In 2001 Renegade reformed and headlined a performance at the Los Angeles Staples Center for Infinity Broadcasting shortly after the September 11 attacks to raise funds for victims. In 2002, the band announced another charity concert at the Hollywood House of Blues to benefit the Music Cares effort to put music back into schools. Renegade invited a number of their industry friends, such as Vivian Campbell (Def Leppard), Mike Pinera (Iron Butterfly, Blues Image and Alice Cooper) and Mick Fleetwood (Fleetwood Mac) to join them. The show was filmed and released on DVD.

In an interview with the band in April 2001, Ritmo Beat magazine described Renegade as the “first internationally successful rock band comprised [sic] Mexican-Americans” and "Chicano rock-gods".

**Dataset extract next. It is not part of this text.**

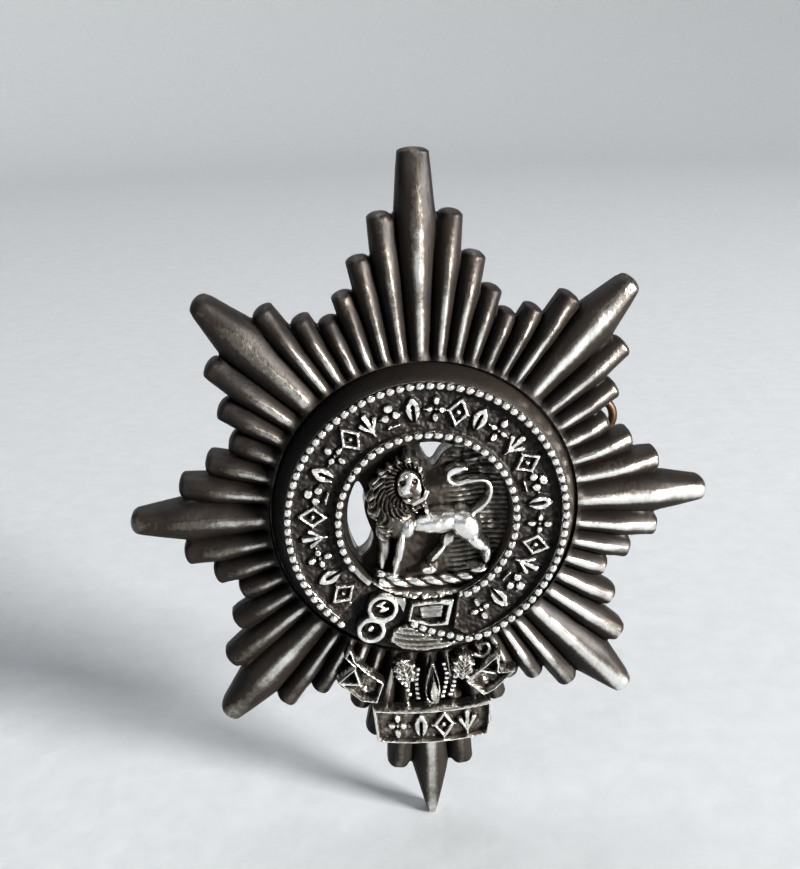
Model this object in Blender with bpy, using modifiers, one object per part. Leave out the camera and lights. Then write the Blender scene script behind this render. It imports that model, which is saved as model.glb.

==Luis Cardenas solo projects==
In 1986 Cardenas held the world record for having the world's largest drumkit and released a solo album entitled Animal Instinct. The album's lead single, a cover of the Del Shannon song "Runaway", reached number 83 on the Billboard Hot 100 and its video, featuring cameo appearances by Shannon and Donny Osmond, was nominated for Best Music Video, Short Form at the 29th Annual Grammy Awards. However, further singles and the album failed to match the success of "Runaway".